The tournament has already broken a number of records in representation too, with this year’s Women’s World Cup boasting a record number of out LGBTQ+ players.
Almost 12 per cent of the 736 players competing this year identify as lesbian, bisexual, queer, or non-binary. Those 88 players are more than double the number of LGBTQ+ athletes who took part in the last Women’s World Cup tournament in 2019.
Brazil is the team with the most openly LGBTQ+ players, with nine out of the country’s 23 athletes identifying as LGBTQ+.
Outsports co-founder Cyd Zeigler commended the representation in an interview with NBC, but noted that the men’s tournaments were comparatively lacking in a single LGBTQ+ player.

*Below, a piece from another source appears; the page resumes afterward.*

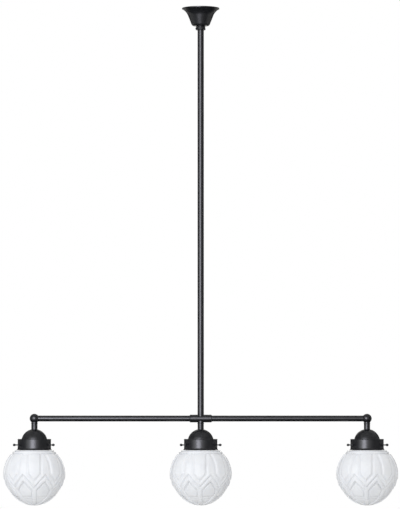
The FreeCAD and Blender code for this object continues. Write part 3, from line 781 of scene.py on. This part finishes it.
# %% Bulb caps and screw shells
THREAD_PITCH = 3.63
THREAD_WAVE = 0.8
CAP_RADIUS, CAP_BODY, CAP_SHEET = 13.1, 22.0, 0.5
CAP_TOP = 5.9
CAP_CROWN = [(0, CAP_TOP), (4.2, CAP_TOP), (4.5, 5.5), (5.5, 4.3), (9.0, 3.0), (CAP_RADIUS - 0.4, 0.6)]
CAP_CROWN_INSIDE = [(8.6, 1.9), (0, 2.7)]
SHELL_RADIUS, SHELL_LENGTH, SHELL_SHEET = 14.0, 27.0, 0.3
WAVE_STEPS = 8
THREAD_STEPS = 64


def rolled(radius, length):
    """Outline points of a rolled thread, from height 0 down to the length."""
    count = int(length / THREAD_PITCH) * WAVE_STEPS
    points = []
    for step in range(count + 1):
        trough = 0.5 - 0.5 * math.cos(2 * math.pi * step / WAVE_STEPS)
        points.append((radius - THREAD_WAVE * trough, -length * step / count))
    return points


def drawn_in(outline, sheet):
    """The same outline on the other side of the sheet, run through backwards."""
    return [(radius - sheet, height) for radius, height in reversed(outline)]


for lamp in LAMPS:
    outside = rolled(CAP_RADIUS, CAP_BODY)
    cap = spun(CAP_CROWN + outside + drawn_in(outside, CAP_SHEET) + CAP_CROWN_INSIDE, THREAD_STEPS)
    cap_at = top_of(f"bulb_cap_{lamp}")
    cap_at.z -= CAP_TOP * MM
    in_place_of(to_object(f"threaded_cap_{lamp}", carried(cap, cap_at), NICKEL), f"bulb_cap_{lamp}")
    outside = rolled(SHELL_RADIUS, SHELL_LENGTH)
    shell = spun(outside + drawn_in(outside, SHELL_SHEET) + outside[:1], THREAD_STEPS)
    shell_at = top_of(f"screw_shell_{lamp}")
    in_place_of(to_object(f"threaded_shell_{lamp}", carried(shell, shell_at), BRASS), f"screw_shell_{lamp}")

# %% [markdown]
# ## The notched shade rings
#
# A ring screws up on the lampholder and clamps the gallery. It has notches round its rim for the
# fingers. It is spun as a plain ring, and then every second outer face is pushed in.

# %% Notched shade rings
RING_OUTER, RING_INNER, RING_HEIGHT = 25.5, 19.6, 6.5
RING_WALL = 5.0
RING_CHAMFER = 1
RING_OUTLINE = [(RING_INNER, 0), (RING_OUTER, 0), (RING_OUTER, -RING_WALL),
                (RING_OUTER - RING_CHAMFER, -RING_HEIGHT), (RING_INNER, -RING_HEIGHT), (RING_INNER, 0)]
RING_RIM = 0.7
NOTCHES = 20
NOTCH_WIDTH = 360 / (2 * NOTCHES)
NOTCH_BORDER = 0.3
NOTCH_DEPTH = 1.0

for lamp in LAMPS:
    ring = spun(RING_OUTLINE, 2 * NOTCHES)
    notch_faces = []
    for face in ring.faces:
        centre = face.calc_center_median()
        turn = math.degrees(math.atan2(centre.y, centre.x))
        if centre.xy.length > RING_OUTER - RING_RIM and int(turn // NOTCH_WIDTH) % 2:
            notch_faces.append(face)
    bmesh.ops.inset_individual(ring, faces=notch_faces, thickness=NOTCH_BORDER, depth=0.0,
                               use_even_offset=True)
    for face in notch_faces:
        bmesh.ops.translate(ring, verts=face.verts, vec=-face.normal * NOTCH_DEPTH)
    mould = carried(ring, top_of(f"shade_ring_{lamp}"))
    in_place_of(to_object(f"notched_ring_{lamp}", mould, PHENOLIC, sharp_over=25), f"shade_ring_{lamp}")

# %% [markdown]
# ## Last steps
#
# The strip box needs a list of the black pieces, so it comes after all of them.

# %% Black pieces
for piece in bpy.context.scene.objects:
    if piece.type != "MESH" or not piece.data.materials:
        continue
    if piece.data.materials[0] in (LACQUER, BLACK_STEEL):
        lacquered.objects.link(piece)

“This is true across basketball, ice hockey and most every other sport. The WNBA [women’s netball] has over 25 per cent out women. That higher presence of out athletes naturally creates an environment where more women feel comfortable being out. As we say at Outsports, ‘courage is contagious’.”
England’s Lionesses have their own fair share of out LGBTQ+ players, including Rachel Daly, Jess Carter, Bethany England and Lauren Hemp.
Daly told the Daily Mail last year that she hoped the men’s game would “get there” in terms of LGBTQ+ acceptance and representation.
“It’s a generational thing, some older people [have a problem with it]. But it’s more common now to accept it and be OK with it,” she said. “I think they’ll lose the stigma eventually.”
The Women’s World Cup 2023 takes place in Australia and New Zealand from Thursday 20 July to Sunday 20 August.